FBI’s “Ten Most Wanted Fugitives” Program
On February 7, 1949, an article entitled FBI’s Most Wanted Fugitives Named appeared in The Washington Daily News. A United Press International reporter contacted the Federal Bureau of Investigation and asked for the names and descriptions of the “toughest guys” the FBI wanted to capture. In hopes the publicity would lead to arrests, the FBI listed the names of ten fugitives it considered to be the most potentially dangerous. The story generated so much publicity and public appeal, FBI Director J. Edgar Hoover permanently implemented the FBI’s “Ten Most Wanted Fugitives” program a year later on March 14, 1950.

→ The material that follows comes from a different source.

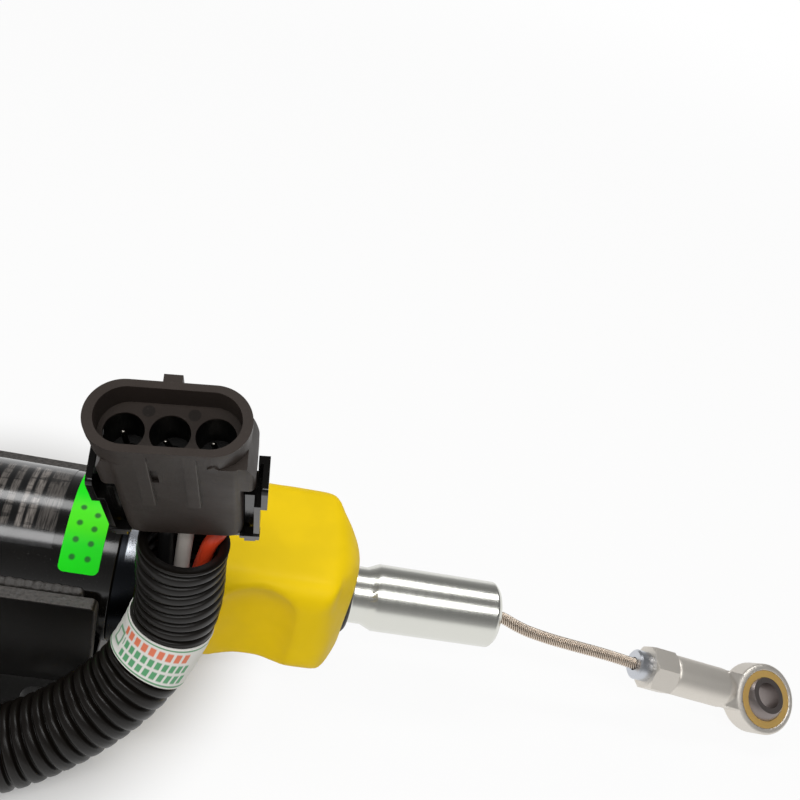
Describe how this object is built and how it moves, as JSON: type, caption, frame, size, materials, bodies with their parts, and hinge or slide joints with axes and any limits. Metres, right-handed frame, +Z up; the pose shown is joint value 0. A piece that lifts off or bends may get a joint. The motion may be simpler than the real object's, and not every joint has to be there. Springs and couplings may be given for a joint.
{
  "type": "fuel shutoff solenoid",
  "caption": "Pull-type fuel shutoff solenoid on a slotted base bracket, with a sliding plunger, wire rope and rod end, and a conduit harness to an oval connector.",
  "frame": {"origin": "centre of the four mounting slots, on the underside of the base bracket", "axes": "+X along the solenoid axis towards the rod end, +Z up from the base, +Y completes the right-handed frame"},
  "size_m": [0.349, 0.1075, 0.1235],
  "materials": {
    "black_paint": "gloss black paint",
    "zinc_plate": "bright zinc plate",
    "weld_metal": "painted weld bead",
    "bobbin_plastic": "natural nylon",
    "copper_winding": "enamelled copper winding",
    "bare_steel": "plain steel",
    "brass": "dull brass",
    "bright_steel": "turned and plated steel",
    "yellow_moulding": "satin yellow moulding",
    "black_rubber": "moulded rubber",
    "wire_rope": "stranded wire rope",
    "conduit_plastic": "satin corrugated plastic",
    "printed_paper": "coated paper band",
    "black_wire": "wire insulation",
    "white_wire": "wire insulation",
    "red_wire": "wire insulation",
    "connector_plastic": "glass filled nylon",
    "seal_rubber": "silicone",
    "lock_plastic": "gloss black plastic",
    "label_film": "printed film",
    "green_film": "fluorescent film"
  },
  "bodies": {
    "solenoid": {"can": "black_paint", "rear_cap": "black_paint", "front_plate": "zinc_plate", "base_bracket": "black_paint", "weld_beads": "weld_metal", "bobbin": "bobbin_plastic", "hold_coil": "copper_winding", "pull_coil": "copper_winding", "pole_piece": "bare_steel", "guide_tube": "brass", "return_spring": "bare_steel", "end_housing": "yellow_moulding", "wiper_seal": "black_rubber", "lead_boot": "black_rubber", "conduit": "conduit_plastic", "conduit_label": "printed_paper", "lead_black": "black_wire", "lead_white": "white_wire", "lead_red": "red_wire", "connector_housing": "connector_plastic", "terminal_pins": "bright_steel", "cable_seals": "seal_rubber", "terminal_lock": "lock_plastic", "rating_label": "label_film", "round_sticker": "green_film"},
    "plunger_unit": {"plunger": "bright_steel", "pull_cable": "wire_rope", "cable_stud": "zinc_plate", "jam_nut": "zinc_plate", "rod_end_body": "bare_steel", "rod_end_race": "brass"},
    "ball": {"rod_end_ball": "bright_steel"}
  },
  "joints": [
    {"name": "plunger_slide", "type": "slide", "parent": "solenoid", "child": "plunger_unit", "axis": [-1, 0, 0], "range_m": [0, 0.0254], "stiffness_N_per_m": 400, "springref_m": -0.02, "deforming": ["return_spring"]},
    {"name": "ball_swivel", "type": "hinge", "parent": "plunger_unit", "child": "ball", "pos_m": [0.2436, -0.005, 0.0107], "axis": [0.9888, -0.0207, -0.1478], "range_deg": [0, 26]}
  ]
}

This “Top Ten” program relied heavily on the nation’s news media. Recognizing the need for public assistance in locating fugitives, the “Top Ten” program was designed to publicize particularly dangerous fugitives who might not otherwise merit nationwide attention. And it worked! Citizen cooperation led to the arrest of nine of the first 20 “Top Tenners.” This included the very first “Top Tenner“, Thomas Holden, who was arrested after a citizen recognized his photograph in an Oregon newspaper.
Gone are the days when “Top Ten” posters could be found in post offices. Since 1996, “Top Ten” posters have appeared on the FBI’s Internet site, www.fbi.gov, allowing the FBI to extend its reach across domestic and international borders and obtain worldwide public assistance tracking these fugitives. Traditional media outlets, such as radio programs, television shows, and printed publications provide additional publicity for the fugitives on the list.
However, with the increased use of electronic and digital technology, the FBI has turned to some nontraditional and cutting-edge techniques to publicize the fugitives on the “Top Ten” list. Digital outdoor billboards appearing throughout the United States now feature images of these individuals. The FBI also has a Facebook page and a Twitter account where friends and followers can instantly receive information about the latest fugitives on the list. The weekly Wanted by the FBI podcast, FBI widgets, and a cell phone application all allow the public to download the latest fugitive information at the touch of a button.
As technology advances, the FBI intends to keep pace and continue using it as much as possible to profile fugitives and engage the public’s help in locating them.
Since its inception, 494 fugitives have appeared on the “Top Ten” list and 463 have been located. Not all fugitives have been arrested; some have surrendered peacefully, others have been found deceased, had their federal process dismissed, or were removed from the list because they no longer fit “Top Ten” criteria. But just as the priorities of the FBI have changed, so has the makeup of the “Top Ten” list. Through the 1950s, the list was primarily comprised of bank robbers, burglars, and car thieves. During the turbulent 1960s, the list reflected the revolutionaries of the time. Destruction of government property, sabotage, and kidnapping dominated the list. In the 1970s, with the FBI’s concentration on organized crime and terrorism, the “Top Ten” included many fugitives with organized crime ties or links to terrorist groups. In the 1980s and 1990s, the list included sexual predators, international terrorists, and drug traffickers. This emphasis, along with crimes against children, white collar crime, and gang violence, continues today.
Criteria for Placement on the List
There are two primary criteria used to determine who should be placed on the list. First, the fugitive must be a particularly dangerous menace to society and/or have a lengthy record of committing serious crimes. Second, the FBI must believe nationwide publicity will assist in apprehending the fugitive.
Many FBI offices are involved in selecting the fugitives who will make the “Ten Most Wanted Fugitives” list. The Criminal Investigative Division (CID) at FBI Headquarters contacts all 56 field offices in an effort to solicit the most dangerous fugitives for consideration. CID Supervisory Special Agents and personnel from the Office of Public Affairs evaluate the nominees received from the field and select the “best” candidate. The candidate is then forwarded to the Assistant Director of the CID for his/her approval and then to the FBI’s Director for final selection.
Removal from the List
Unless a “Top Tenner” is captured, found dead, or surrenders, “Top Tenners” are only removed from the list when they meet one of two conditions. First, the federal process pending against the individual is dismissed. Second, they no longer fit “Top Ten” criteria. When a fugitive is removed from the list, another candidate is added.